18. It is true as contended by learned counsel for the writ petitioners that
a personal factor has a role to play notwithstanding the overall importance of
the entity. With opening of economy there is a remarkable change in the various
sectors including the insurance sector. Since modifications appear to have been
done for the purpose of rationalization, there is no scope for interference
because essentially a policy decision is immune from judicial review unless it
is founded on no rational basis or material to justify the change in policy.
19. It is to be noted that initially the Central Government had amended the
scheme under Section 16(1)(g) which was struck down by a three-Judge Bench of
this Court in Ajoy Kumar Banerjee and Ors. v. Union of India and Ors. (1984 (3)
SCC 127). Thereafter the Act was amended in the year 1985 w.e.f.
the appointed day under the Act i.e. 1.1.1973. By virtue of this amendment a
new Section 17A was introduced in the Act and the Central Government was
empowered to amend the scheme under Section 16(1)(g) and the authority was
upheld in Kishan Prakash Sharma and Ors. v.
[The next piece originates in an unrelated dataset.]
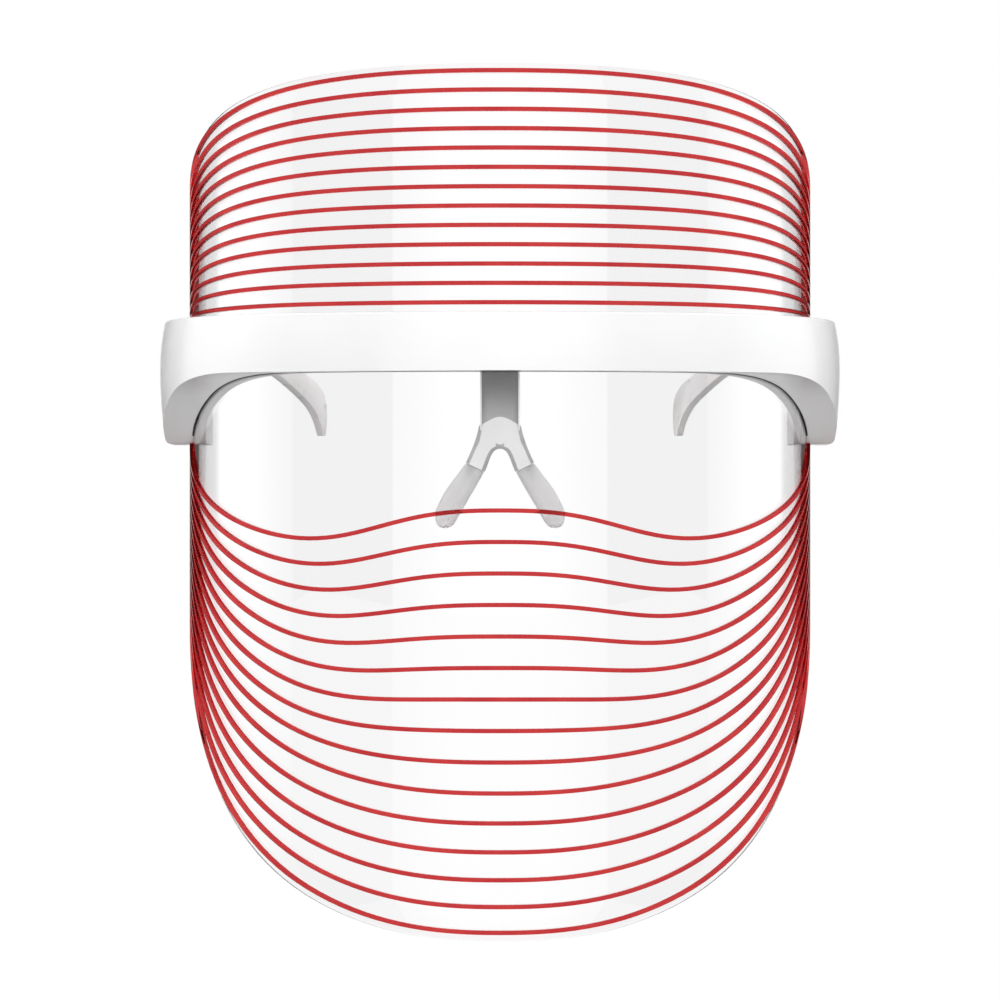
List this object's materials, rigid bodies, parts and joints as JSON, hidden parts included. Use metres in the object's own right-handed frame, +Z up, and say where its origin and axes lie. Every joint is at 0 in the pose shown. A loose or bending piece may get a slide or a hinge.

Union of India and Ors. (2001 (5)
SCC 212). It was inter-alia observed in the said case as follows:
"2. The Preamble to the Act explains the purpose of the Act as to
provide for the acquisition and transfer of shares in the Indian insurance
companies and undertakings of other insurers in order to serve better the needs
of the economy in securing development of general insurance business in the
best interest of the community and to ensure that the operation of the economic
system does not result in concentration of wealth to the common detriment for
the regulation and control of such business and for matters connected therewith
or incidental thereto. Section 2 declared that it was for giving effect to the
policy of the State towards securing the principles specified in Article 39(c)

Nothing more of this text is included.